• **PROBLEM**
Print the listing below from its opening line through the line holding "and hexagonal socket.", both ends included.

• **MATERIAL PROVIDED**

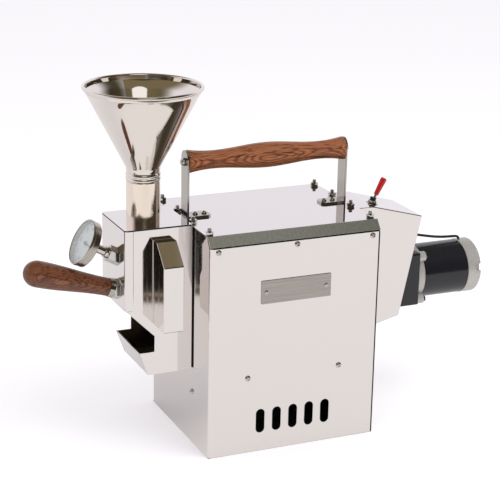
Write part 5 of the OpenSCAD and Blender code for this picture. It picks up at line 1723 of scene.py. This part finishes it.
@dataclass
class Sampler:
    """Sampler: turned wooden grip and hexagonal socket.

    Args:
        tilt: Tilt of its axis above level, in degrees.
        length: Length of the grip.
        neck_r: Radius at the ferrule.
        wide_r: Largest radius.
        bore_r: Radius of the ferrule's seat.
        widest_at: Share of the length where the neck has opened out.
        nose_share: Length of the round nose, in largest radii.
        steps: Rings along the grip.
        around: Steps round it.
        socket_rounding: Rounding of the socket's edges.
    """

    tilt: float = 17.0
    length: float = 82.5
    neck_r: float = 8.4
    wide_r: float = 12.2
    bore_r: float = 5.2
    widest_at: float = 0.84
    nose_share: float = 1.05
    steps: int = 36
    around: int = 64
    socket_rounding: EdgeRounding = EdgeRounding(0.45, 0.3, edge_length_mm=1.5)

    def build(self) -> None:
        """Makes the grip and rounds the socket."""
        self.grip()
        soften("sampler_socket", "sampler_hex_socket", [FASTENER], self.socket_rounding)

    def radius(self, share: float) -> float:
        """Radius at a share of the length."""
        opened = (1 - math.cos(math.pi * min(1.0, share / self.widest_at))) / 2
        return self.neck_r + (self.wide_r - self.neck_r) * opened

    def grip(self) -> None:
        """Turned grip with a round nose, its foot found from the box of the CAD grip."""
        turn = math.radians(self.tilt)
        low, high = low_mm("sampler_grip"), high_mm("sampler_grip")
        centre = (low + high) / 2
        foot_x = high.x - self.neck_r * math.sin(turn)
        foot_z = low.z + self.neck_r * math.cos(turn)
        axis = Vector((-math.cos(turn), 0, math.sin(turn)))
        place = along(Vector((foot_x, centre.y, foot_z)) * MM, tuple(axis))
        nose = self.wide_r * self.nose_share
        body = self.length - nose
        profile = [(self.bore_r, SKIN), (self.neck_r - 0.5, SKIN), (self.neck_r - 0.1, 0.3)]
        for i in range(1, self.steps + 1):
            z = body * i / self.steps
            profile.append((self.radius(z / self.length) - SKIN, z))
        profile += arc((0, body), (profile[-1][0], nose - 0.05), range(8, 91, 7))
        profile.append((0.05, self.length - 0.04))
        piece = turned(profile, place, "turned_sampler_grip", self.around, False)
        look = {"centre": tuple(centre * MM), "tilt": self.tilt, "dark": "4c2816", "pale": "855232"}
        wood = OiledWood("oiled_rosewood_sampler", "744329", 0.32, **look)
        dress_piece(piece, "sampler_grip", [wood])


@dataclass
class Rear:
    """Rear housing, motor and toggle switch.

    Args:
        cast: Rounding of the castings' edges.
        edged: Nodes whose edges are rounded so, with their finishes.
    """

    cast: EdgeRounding = EdgeRounding(0.7, 0.5, edge_length_mm=1.2)
    edged: tuple[tuple[str, Finish], ...] = (
        ("gearbox", ENAMEL),
        ("motor_flange", CASTING),
        ("motor_can", ENAMEL),
        ("motor_end_cap", CASTING),
        ("toggle_nut", FASTENER),
        ("toggle_sleeve", VINYL),
    )

    def build(self) -> None:
        """Makes the housing, the castings, the can, the lead and the switch."""
        # Faces within the housing are painted near black: painted shade.
        hollow = [SHEET, SATIN, BLACK_SHADE_INSIDE]
        soften("rear_housing", "rear_housing_sheet", hollow, face_side=by_side("rear_housing"))
        for node, finish in self.edged:
            soften(node, node + "_edged", [finish], self.cast)
        self.lead()

    def lead(self) -> None:
        """Motor's lead: the CAD route, smoothed."""
        mesh, shape = cad_shape("motor_lead")
        for face in shape.faces:
            face.smooth = True
        shape.to_mesh(mesh)
        shape.free()
        holder = link_mesh("lead_holder", mesh)
        holder.modifiers.new("smooth", "SUBSURF").levels = 2
        piece = link_mesh("smooth_lead", plain_mesh(holder, "smooth_lead"))
        dress_piece(piece, "motor_lead", [RUBBER])


class CarriedOver:
    """CAD nodes whose shape is right as it is: each gets the finish of its slot."""

    def build(self) -> None:
        """Gives every CAD node that still shows its finish."""
        for node, shown in sorted(frame["nodes"].items()):
            if shown.hide_render:
                continue
            finish = FINISH_OF_SLOT[slot_of_node(node)]
            shown.data.materials.clear()
            shown.data.materials.append(finish.material())
            LOG.info("%s: %s", node, finish.name)


def main() -> None:
    """Builds the studio, the camera and every piece, and reports each through the log."""
    logging.basicConfig(level=logging.INFO, format="%(name)s %(message)s")
    Viewpoint().build()
    Studio().build()
    for assembly in (Case(), Handle(), Chamber(), Hopper(), Thermometer(), Sampler(), Rear()):
        assembly.build()
    CarriedOver().build()


if __name__ == "__main__":
    main()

• **CORRECT ANSWER**
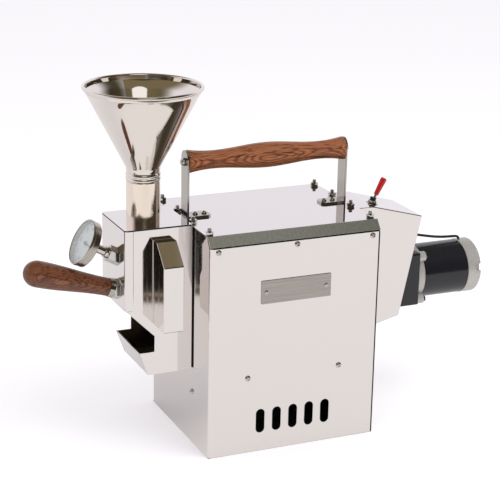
Write part 5 of the OpenSCAD and Blender code for this picture. It picks up at line 1723 of scene.py. This part finishes it.
@dataclass
class Sampler:
    """Sampler: turned wooden grip and hexagonal socket.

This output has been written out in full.